In early August, documents were leaked from the US trade talks to the Telegraph, documents that neither we nor our MPs have been allowed to see up till now. They show that the US is streets ahead of us in negotiating ability and that they are fully prepared to use a trade deal to prize Britain away from the standards and protections we enjoy in the EU. US negotiators were clear that we will not be able to introduce the sort of special tax on Silicon Valley corporations which Philip Hammond proposed, and which is being introduced now in France, if we want a US trade deal.

This should alarm us, but will doubtless be music to the ears of Liz Truss, who believes we are “a nation of Airbnb-ing, Deliveroo-eating, Uber-riding freedom fighters”. She has criticised any attempt to control the overwhelming power of these corporations. When people have raised concerns about Airbnb in the tourist industry, or on the cost of housing, her answer is simple: cut all regulations in those sectors too. She’s called for sweeping cuts to regulations in the workplace too, boasting about making it easier for employers to sack the idlers and make the country more efficient. Anyone who disagrees must be part of that “blob of vested interests” seeking only their own protection to waste the country’s resources.

Given that trade deals now focus extensively on regulation, they will give Truss a mechanism to drive forward this deregulation agenda. They are particularly useful mechanisms for politicians like Truss because they are also highly complicated agreements with almost no transparency or accountability to parliament. During his time at the department for international trade, Liam Fox refused to give MPs any right to amend or stop trade deals, or even to see the papers during negotiation. When parliament tried to give itself the power to stop trade deals earlier this year, Fox simply left his Trade Bill to die in the House of Lords. So Liz Truss will be operating under royal prerogative. What’s more, as international treaties these deals take precedence over domestic law and can be difficult and time-consuming to extricate yourself from.
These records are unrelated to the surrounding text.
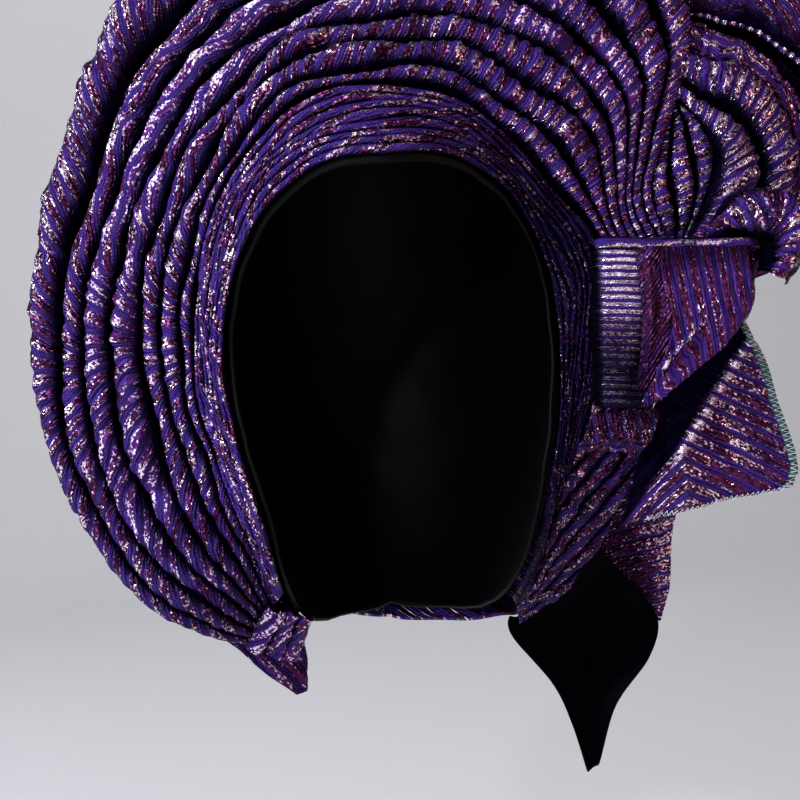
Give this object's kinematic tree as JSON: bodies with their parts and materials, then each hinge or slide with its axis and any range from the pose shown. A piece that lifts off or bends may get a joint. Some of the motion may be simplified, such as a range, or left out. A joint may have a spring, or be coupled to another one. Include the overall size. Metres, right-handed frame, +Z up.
{
  "type": "tied gele head tie",
  "caption": "Head tie of striped purple cloth, pleated round an open face, with a fan of rolled folds as brim, a knot, a bow and loose tails at one side.",
  "frame": {"origin": "crown of the head hollow, the highest point inside the cap, where the tie sits on a head", "axes": "+Z up, the face opening looks toward -Y, the knot and bow are on +X"},
  "size_m": [0.3924, 0.1967, 0.4109],
  "materials": {
    "striped_cloth": "ribbed royal blue-violet cloth with woven stripes",
    "lurex_cloth": "the same cloth where its metallic bronze-pink stripes show most",
    "black_lining": "smooth black satin lining"
  },
  "bodies": {
    "root": {"back_wrap": "striped_cloth", "brim_fold_2": "striped_cloth", "brim_fold_4": "striped_cloth", "brim_fold_6": "striped_cloth", "side_wrap": "striped_cloth", "bow_fold_1": "striped_cloth", "bow_fold_3": "striped_cloth", "bow_fold_5": "striped_cloth", "knot_lobe_1": "striped_cloth", "knot_lobe_2": "striped_cloth", "knot_lobe_3": "striped_cloth", "knot_wrap": "striped_cloth", "rosette": "striped_cloth", "nape_fold": "striped_cloth", "left_tail": "striped_cloth", "face_band": "lurex_cloth", "brim_fold_1": "lurex_cloth", "brim_fold_3": "lurex_cloth", "brim_fold_5": "lurex_cloth", "brim_fold_7": "lurex_cloth", "bow_fold_2": "lurex_cloth", "bow_fold_4": "lurex_cloth", "under_flap": "lurex_cloth", "corner_flap": "lurex_cloth", "right_tail": "lurex_cloth", "inner_cap_left": "black_lining", "inner_cap_right": "black_lining", "tail_lining": "black_lining"}
  },
  "joints": []
}
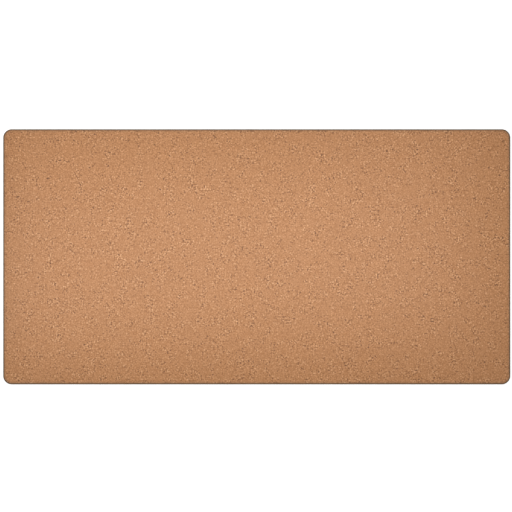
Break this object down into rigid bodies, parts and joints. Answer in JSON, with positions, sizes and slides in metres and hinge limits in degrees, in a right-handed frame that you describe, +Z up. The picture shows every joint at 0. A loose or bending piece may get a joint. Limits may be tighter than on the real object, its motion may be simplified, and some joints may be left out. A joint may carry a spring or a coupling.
{
  "type": "desk mat",
  "caption": "Rectangular desk mat with rounded corners: fine-grain cork work face, leatherette underside and a sealed edge bead.",
  "frame": {"origin": "centre of the underside, on the surface that the mat lies on", "axes": "+X along the mat's length, to the right as seen by a person at the desk; +Y away from that person; +Z up, out of the cork work face"},
  "size_m": [0.8, 0.4026, 0.0025],
  "materials": {
    "cork": "satin",
    "adhesive": "satin",
    "carrier_cloth": "matte",
    "base_cloth": "matte",
    "leatherette": "satin",
    "edge_sealer": "satin"
  },
  "bodies": {
    "root": {"cork_face_sheet": "cork", "face_adhesive_film": "adhesive", "carrier_cloth": "carrier_cloth", "back_adhesive_film": "adhesive", "leatherette_base_cloth": "base_cloth", "leatherette_skin": "leatherette", "edge_bead": "edge_sealer"}
  },
  "joints": []
}
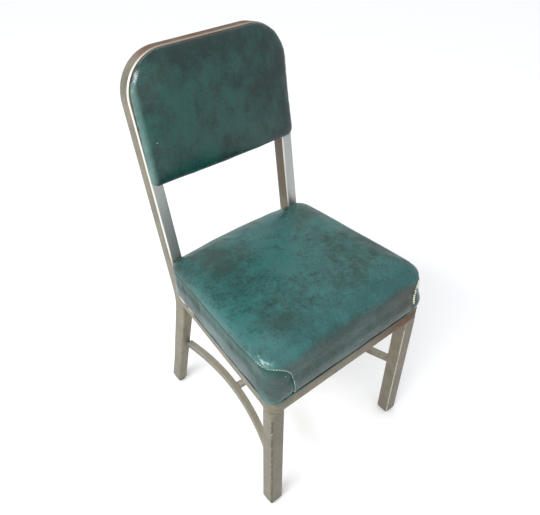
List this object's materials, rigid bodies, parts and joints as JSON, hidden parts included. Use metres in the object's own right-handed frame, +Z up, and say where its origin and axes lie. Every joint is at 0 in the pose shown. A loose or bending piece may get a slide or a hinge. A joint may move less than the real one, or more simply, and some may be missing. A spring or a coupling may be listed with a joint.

Given the beliefs of Truss, as well as her new colleagues in cabinet, it’s impossible to imagine she will stand up to Trump’s negotiators even if Britain had the ability to do so. Unless stopped, she will rather collude with Trump to unleash a bonfire of regulations, and clear away any impediment to the big businesses agenda.

In the months ahead, we will need to work with others to build a movement capable of stopping this trade deal, just as we did on TTIP. Part of that struggle will be continuing to support trade democracy, something which all opposition parties in Parliament now agree with us on. Part of it will be ensuring that people understand the impact of modern trade deals on our everyday lives. So get prepared – we’re in for one hell of a battle to protect people from the ravages of the free market.